Dedication: Event will open with a folk festival Oct. 6 in Encino, where Daniel Pearl grew up.

September 11, 2002|PATRICIA WARD BIEDERMAN | TIMES STAFF WRITER

Slain journalist Daniel Pearl loved music, and to honor him, the Daniel Pearl Foundation is launching a worldwide concert on Oct. 10, the day he would have turned 39.

"He always carried an instrument with him wherever he went," said Judea Pearl, Daniel's father.

Kicking off the international event will be a free folk music festival Oct. 6 in Encino, where Pearl grew up.

"Every one of the artists who is coming is dedicating a song to Danny," said Elaine Weissman, executive director of the California Traditional Music Society, sponsor of the festival.

Pearl, a Wall Street Journal reporter who was kidnapped and slain by terrorists in Pakistan in January, was an accomplished violinist, fiddler and mandolin player.

The Daniel Pearl Foundation, established by his family in April, "promotes cross-cultural understanding through journalism, music and innovative communications," its literature states.

When the Pearl and Weissman children were growing up, the families often celebrated Passover together, Weissman said, "and my most poignant memory of our Passover Seder was Danny playing the 'Four Questions' on the violin."

Daniel switched from the violin to the fiddle and then to the electric violin, perfectly suited for jazz improvisation. He mastered the mandolin when he fell in love with folk music, around the time he joined the staff of the Wall Street Journal, his father said.

"That repertoire swept him away from classical," said Pearl, who plays the guitar and conducts the Los Angeles Hebrew Choir.

"In every town he was stationed, he would form a group or join a group," Pearl said. "I think it was his way of making friends."

When Daniel went to a new city, even for a day or two, he would find a local club and get on stage and perform. He played at parties and treated his newspaper friends to impromptu recitals when they were working late. He also gave free violin lessons to needy youngsters.

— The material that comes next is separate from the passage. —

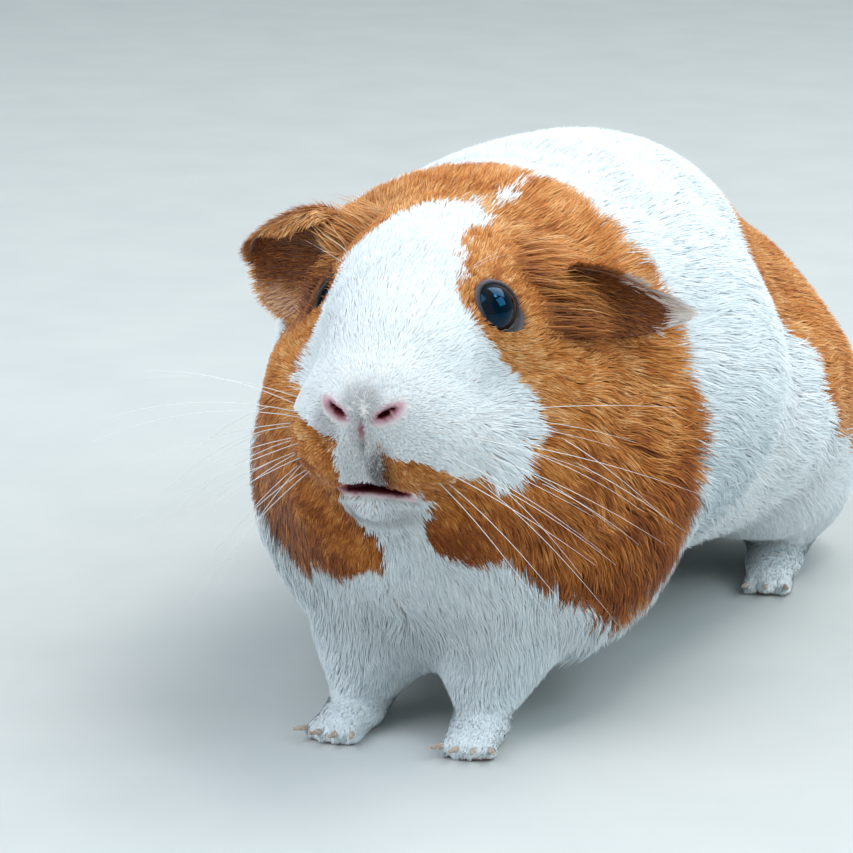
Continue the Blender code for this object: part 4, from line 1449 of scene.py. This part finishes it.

The Encino event is an ideal way to launch the international Daniel Pearl Music Day, his father said. The San Fernando Valley community was where Danny went to school and where he played soccer. And as the foundation brochure says, "music was an essential form of expression for Danny."

"He means a lot to people who grew up here in Encino, and it's very natural to have the kickoff here," Pearl said.

The free daylong festival will take place from 10 a.m. to 5 p.m. in and around the music society's Center for Folk Music in Encino Park on Ventura Boulevard, a block west of Balboa Boulevard.

A 90-by-32-foot wooden dance floor will be set up under the trees for contra dancing, a traditional form of couples dancing that has found new popularity.

There will be nine main acts, with half-hour performances, as well as an area for jamming that Weissman described as "a mixture of Scottish, Irish, old-timey bluegrass and Paraguayan harp music."

Orchestras and other ensembles in more than 50 cities will remember Daniel Pearl on or around Oct. 10, including groups in Hong Kong, Shanghai, Bangkok, Goa, Jerusalem, Tel Aviv, London and Boston, his father said. More information about the commemoration is available at www.danielpearl.org.

No particular repertoire is recommended for Daniel Pearl Music Day, his father said. "Everything is acceptable. Danny was very inclusive. His range was very wide."

In New York City, Pearl said, an orchestra plans to play Tchaikovsky's Fifth Symphony, a piece with special resonance for Pearl. It was performed in honor of Daniel by the Israeli Philharmonic Orchestra in Tel Aviv on Feb. 22, after the world learned that he had been slain.

The Israeli-born Pearl said guest conductor George Pehlivanian told him afterward: "That was the first time I understood the triumph of hope over despair."